Yes, you could do this. Piezoelectric crystals are sometimes used as depth gauges in just this way. Piezoelectric materials are electrically non-conductive, so you don't get a current in the piezoelectric material, you get a voltage between the opposite faces of the crystal, which can be used to create a current in an external circuit connecting the faces.
This would not be a practical way of generating electrical power, though. Piezoelectric crystals don't actually create energy, they just transform energy from mechanical to electrical energy. So if we can calculate how much work is done in compressing a crystal, we know that that's the maximum amount of electrical energy we can generate.
Suppose we have an array of piezoelectric crystals one square metre in area and 1 cm thick, and we lower them into water ten meters deep. The pressure 10 metres down is twice atmospheric pressure, or 200 kPa, so the additional force acting to compress the array of crystals is 100 kN. Piezoelectric crystals can be compressed by 0.1% of their thickness, so this 100 kN force will move a distance of 1 micron as it compresses the crystal. We know that the work done by a force is the size of the force multiplied by the distance that it moves, so the work done here is 100,000 N * 0.000001 m = 0.1 Joules.
So if we raise and lower the panel once every second, we will generate an average electrical power of 0.1 watts. This is not much power -- it takes 100 W to light up an ordinary light bulb -- and it will take much more power than this to raise and lower the panel.
Let's think about a similar energy-harvesting device to explain where the energy goes and why this would not work as a method of generating electrical energy. Imagine we have a cylinder fitted with a water-tight piston, and inside the cylinder is a strong spring. We lower the cylinder into the ocean, and the pressure of the water pushes the piston into the cylinder, compressing the spring. Once the spring is fully compressed, a pin drops into a socket, holding the piston in position. Now we haul the cylinder up again and we have the energy stored in the compressed spring, which we can use to turn a flywheel attached to a dynamo, generating electrical current. Could this be used as a carbon-free power source?

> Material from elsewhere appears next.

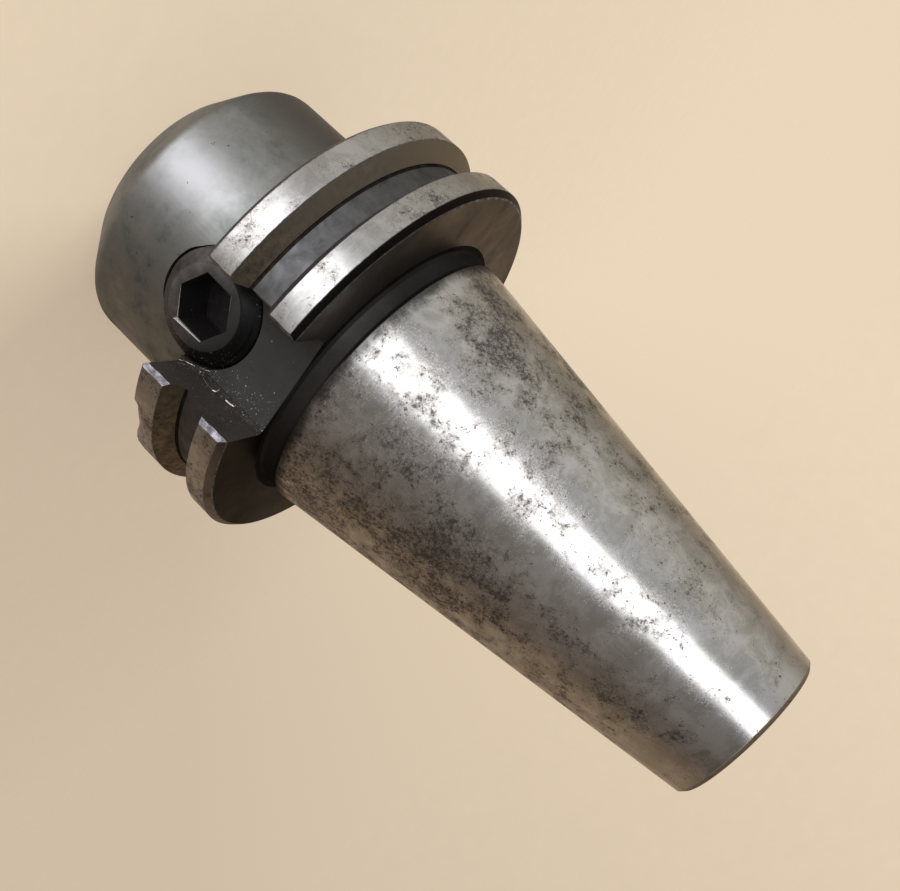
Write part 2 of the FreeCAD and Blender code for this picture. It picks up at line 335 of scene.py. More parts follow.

The drawback to this scheme is that when the cylinder is hauled back up, it is less buoyant than it was on the way down, because its volume has been decreased by the piston's having been pushed in. So even if we try to counterbalance each upcoming cylinder with a downgoing cylinder, the ones coming up are always heavier than the ones coming down, requiring a net input of energy per cylinder. It turns out that, neglecting all friction, this energy is exactly equal to the energy stored in the spring.
The same argument would apply to an energy-harvesting device made of piezoelectric panels -- the panels lose buoyancy when compressed.